Supplied material:
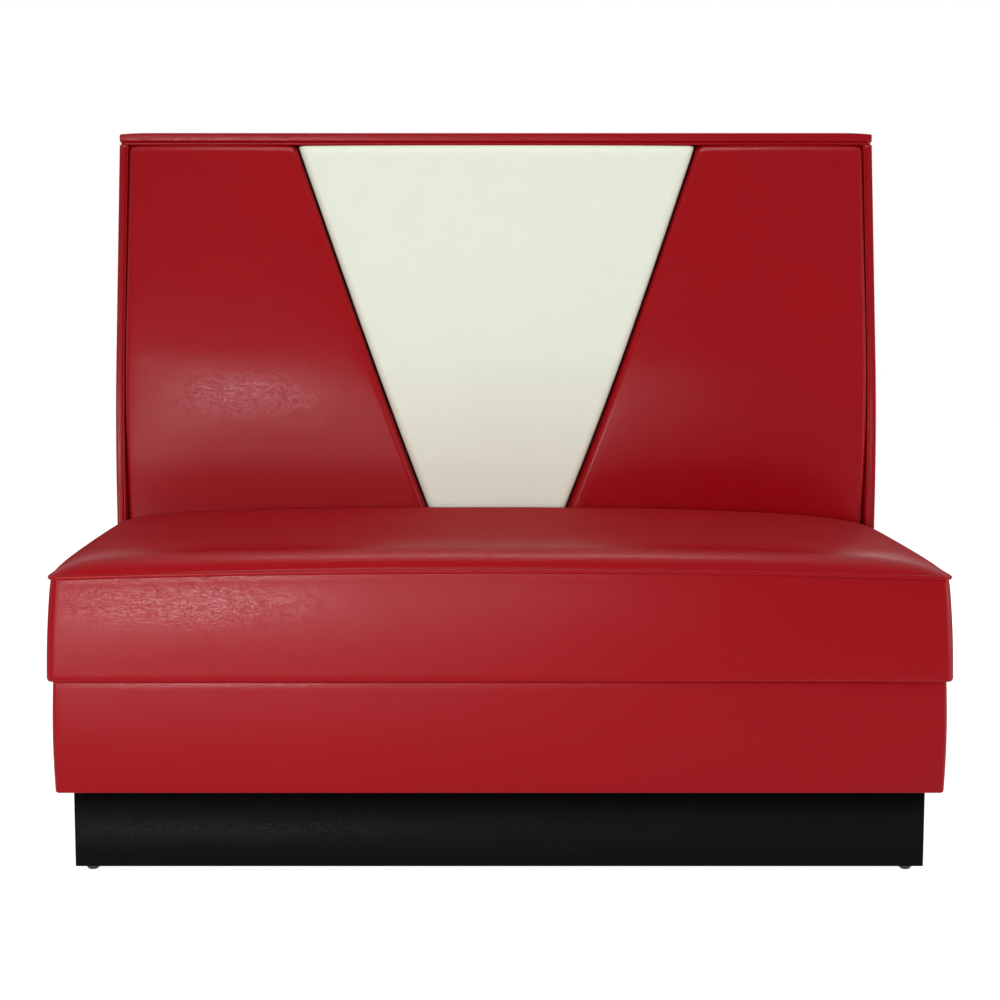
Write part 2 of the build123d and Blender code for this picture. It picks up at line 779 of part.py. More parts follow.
def make_seat_frame():
    inner_half = rail_out_half - seat_rail_thick
    deep = (rail_out_front + seat_rail_thick, rail_out_rear - seat_rail_thick)
    wide = (-rail_out_half, rail_out_half)
    height = (seat_rail_bottom, seat_rail_top)
    blocks = [span_box(x, y, (base_top - block_reach, seat_rail_bottom + block_height))
              for x, y in block_spans()]
    cloth = span_box((seat_turn_under - half_width, half_width - seat_turn_under),
                     (front + seat_turn_under, seat_rear - seat_turn_under),
                     (seat_rail_bottom - dust_cloth, seat_rail_bottom))
    for x, y in block_spans():
        cloth -= span_box((x[0] - fit_gap, x[1] + fit_gap), (y[0] - fit_gap, y[1] + fit_gap),
                          (base_top, seat_rail_bottom))
    parts = {
        "seat_front_rail": span_box(wide, (rail_out_front, deep[0]), height),
        "seat_rear_rail": span_box(wide, (deep[1], rail_out_rear), height),
        "seat_left_rail": span_box((-rail_out_half, -inner_half), deep, height),
        "seat_right_rail": span_box((inner_half, rail_out_half), deep, height),
        "seat_centre_rail": span_box((-seat_rail_thick / 2, seat_rail_thick / 2), deep,
                                     (seat_rail_bottom, seat_rail_top - centre_rail_drop)),
        "seat_locating_blocks": Compound(children=blocks),
        "seat_dust_cloth": cloth,
    }
    parts.update(make_webbing())
    return parts


# Fasteners and levellers

def tee_nut():
    """A tee nut, its flange on the origin and its barrel above."""
    nut = stud(tee_flange_radius, 0, 0, (0, tee_flange_thick))
    nut += stud(tee_barrel_radius, 0, 0, (0, tee_barrel_length))
    return nut - stud(thread_radius + thread_clearance, 0, 0, (0, tee_barrel_length))


def flange_bolt():
    """A hexagon bolt with its flange on the origin and its shank below."""
    length = board + cleat_height + tee_flange_thick
    bolt = stud(bolt_head_radius, 0, 0, (0, bolt_head_height + bolt_flange_height))
    bolt += stud(bolt_flange_radius, 0, 0, (0, bolt_flange_height))
    return bolt + stud(thread_radius, 0, 0, (-length, 0))


def wood_screw():
    """A hexagon-head wood screw with its head on the origin and its shank below."""
    head = stud(screw_head_radius, 0, 0, (0, screw_head_height))
    return head + stud(screw_radius, 0, 0, (-screw_length, 0))


def make_fasteners():
    nut, bolt, screw = tee_nut(), flange_bolt(), wood_screw()
    nuts = [Pos(x, y, plinth_bottom) * nut for x, y in foot_places().values()]
    nuts += [Pos(x, y, base_top - cleat_height - tee_flange_thick) * nut
             for x, y in bolt_places()]
    bolts = [Pos(x, y, sill_top) * bolt for x, y in bolt_places()]
    screws = [Pos(x, y, floor_panel_top) * screw for x, y in floor_screw_places()]
    for bottom in (low_rail_bottom, top_rail_bottom):
        screws += [screw_frame(x, z, bottom) * screw for x, z in pad_screw_places(bottom)]
    return {
        "tee_nuts": Compound(children=nuts),
        "back_bolts": Compound(children=bolts),
        "wood_screws": Compound(children=screws),
    }


def make_levellers():
    """Moulded screw feet: a domed foot with a small flat, on a threaded stem."""
    foot = extrude(RegularPolygon(foot_radius, foot_flat_count), amount=foot_height)
    foot = chamfer(foot.faces().sort_by(Axis.Z)[0].edges(), foot_dome, foot_dome_reach)
    foot += stud(thread_radius, 0, 0, (foot_height, stem_length))
    return {name + "_leveller": Pos(x, y, 0) * foot for name, (x, y) in foot_places().items()}


def main():
    parts = {}
    for make in (make_plinth, make_base, make_back_frame, make_end_covers, make_pads, make_cap,
                 make_seat_frame, make_seat_soft, make_fasteners, make_levellers):
        parts.update(make())
    os.makedirs("parts", exist_ok=True)
    for name, solid in parts.items():
        export_step(solid, "parts/" + name + ".step")
    print(len(parts), "sub-parts written")


main()
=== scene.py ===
import json
import math

import bmesh
import bpy
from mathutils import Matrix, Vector, noise


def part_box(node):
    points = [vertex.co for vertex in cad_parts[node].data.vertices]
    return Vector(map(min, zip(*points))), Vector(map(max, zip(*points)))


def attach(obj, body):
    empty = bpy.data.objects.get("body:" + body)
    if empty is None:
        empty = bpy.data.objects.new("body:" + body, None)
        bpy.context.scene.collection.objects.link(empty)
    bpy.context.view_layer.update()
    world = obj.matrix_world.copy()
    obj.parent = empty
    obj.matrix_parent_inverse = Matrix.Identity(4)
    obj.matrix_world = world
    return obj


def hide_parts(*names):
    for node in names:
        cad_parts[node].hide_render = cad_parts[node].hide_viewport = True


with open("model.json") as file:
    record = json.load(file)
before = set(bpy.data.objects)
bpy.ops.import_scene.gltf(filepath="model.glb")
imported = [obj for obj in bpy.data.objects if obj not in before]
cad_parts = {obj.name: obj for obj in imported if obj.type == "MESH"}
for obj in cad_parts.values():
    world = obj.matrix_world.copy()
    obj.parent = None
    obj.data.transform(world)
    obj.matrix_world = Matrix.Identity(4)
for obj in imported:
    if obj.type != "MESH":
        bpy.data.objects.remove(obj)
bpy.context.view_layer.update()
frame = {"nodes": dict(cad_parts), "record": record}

bl_info = {
    "name": "Diner booth bench",
    "version": (1, 0, 0),
    "blender": (4, 5, 0),
    "location": "3D View > Sidebar > Booth",
    "description": "Upholstery, trim and a plain studio for a booth bench with a V back",
    "category": "Object",
}

MM = 0.001
BODY_MAIN = "base_and_back"
BODY_SEAT = "seat"
FEET = ("front_left", "front_right", "rear_left", "rear_right")


def node_box(name):
    """Lowest and highest corner of a CAD node, in metres."""
    low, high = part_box(name)
    return Vector(low), Vector(high)


def ripple(x, y, reach=11.0):
    """A slow unevenness from -1 to 1, as hand-pulled covers have."""
    return noise.noise(Vector((x * reach, y * reach, 0.37)))


def smooth_step(value):
    """A soft step from 0 to 1."""
    value = min(max(value, 0.0), 1.0)
    return value * value * (3.0 - 2.0 * value)


# Settings

class BoothSizes(bpy.types.PropertyGroup):
    """Sizes that shape the upholstery."""

    pad_roll: bpy.props.FloatProperty(
        name="Pad edge roll", description="Radius that a back pad's front edges are rolled to",
        default=16 * MM, unit="LENGTH")
    pad_swell: bpy.props.FloatProperty(
        name="Pad swell", description="How far a back pad stands proud at the small of the back",
        default=15 * MM, unit="LENGTH")
    pad_crown: bpy.props.FloatProperty(
        name="Pad crown", description="How far a back pad's face bows out between its edges",
        default=6.5 * MM, unit="LENGTH")
    pad_corner: bpy.props.FloatProperty(
        name="Pad corner", description="Radius of a back pad's corners seen from the front",
        default=2.5 * MM, unit="LENGTH")
    pad_tuck: bpy.props.FloatProperty(
        name="Pad tuck", description="How far a back pad's foot is drawn in behind the seat",
        default=5 * MM, unit="LENGTH")
    seat_crown: bpy.props.FloatProperty(
        name="Seat crown", description="Height of the cushion's crown above its seam",
        default=33.5 * MM, unit="LENGTH")
    shoulder: bpy.props.FloatProperty(
        name="Seat shoulder", description="How fast the cushion rises from its sides",
        default=26.6 * MM, unit="LENGTH")
    front_fall: bpy.props.FloatProperty(
        name="Seat front fall", description="How fast the cushion rises from its front seam",
        default=18.2 * MM, unit="LENGTH")
    boxing_bulge: bpy.props.FloatProperty(
        name="Boxing bulge", description="How far the cushion's upright sides bulge at mid height",
        default=1.6 * MM, unit="LENGTH")
    front_bulge: bpy.props.FloatProperty(
        name="Front bulge", description="How far the cushion's front bulges at mid height",
        default=3.4 * MM, unit="LENGTH")
    unevenness: bpy.props.FloatProperty(
        name="Unevenness", description="Height of the slow unevenness of the padded faces",
        default=0.3 * MM, unit="LENGTH")
    cap_droop: bpy.props.FloatProperty(
        name="Cap droop", description="How far the cap's top edge falls away at its two ends",
        default=2.2 * MM, unit="LENGTH")


class BoothColours(bpy.types.PropertyGroup):
    """Colours of the coverings and of the frame, as linear values."""

    red: bpy.props.FloatVectorProperty(
        name="Red vinyl", description="Colour of the main covering", subtype="COLOR", size=3,
        default=(0.28, 0.0008, 0.004))
    cream: bpy.props.FloatVectorProperty(
        name="Cream vinyl", description="Colour of the V panel", subtype="COLOR", size=3,
        default=(0.745, 0.785, 0.665))
    black: bpy.props.FloatVectorProperty(
        name="Black vinyl", description="Colour of the kick band", subtype="COLOR", size=3,
        default=(0.0016, 0.0016, 0.0018))
    plywood: bpy.props.FloatVectorProperty(
        name="Plywood", description="Colour of the boards and panels", subtype="COLOR", size=3,
        default=(0.50, 0.33, 0.18))
    timber: bpy.props.FloatVectorProperty(
        name="Timber", description="Colour of the solid rails", subtype="COLOR", size=3,
        default=(0.46, 0.28, 0.13))
    floor: bpy.props.FloatVectorProperty(
        name="Floor", description="Colour of the studio floor", subtype="COLOR", size=3,
        default=(0.8, 0.8, 0.8))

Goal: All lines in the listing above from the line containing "foot += stud(thread_radius, 0, 0, (foot_height, stem_length))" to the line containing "obj.matrix_parent_inverse = Matrix.Identity(4)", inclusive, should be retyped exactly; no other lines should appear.

Solved exercise:
    foot += stud(thread_radius, 0, 0, (foot_height, stem_length))
    return {name + "_leveller": Pos(x, y, 0) * foot for name, (x, y) in foot_places().items()}


def main():
    parts = {}
    for make in (make_plinth, make_base, make_back_frame, make_end_covers, make_pads, make_cap,
                 make_seat_frame, make_seat_soft, make_fasteners, make_levellers):
        parts.update(make())
    os.makedirs("parts", exist_ok=True)
    for name, solid in parts.items():
        export_step(solid, "parts/" + name + ".step")
    print(len(parts), "sub-parts written")


main()
=== scene.py ===
import json
import math

import bmesh
import bpy
from mathutils import Matrix, Vector, noise


def part_box(node):
    points = [vertex.co for vertex in cad_parts[node].data.vertices]
    return Vector(map(min, zip(*points))), Vector(map(max, zip(*points)))


def attach(obj, body):
    empty = bpy.data.objects.get("body:" + body)
    if empty is None:
        empty = bpy.data.objects.new("body:" + body, None)
        bpy.context.scene.collection.objects.link(empty)
    bpy.context.view_layer.update()
    world = obj.matrix_world.copy()
    obj.parent = empty
    obj.matrix_parent_inverse = Matrix.Identity(4)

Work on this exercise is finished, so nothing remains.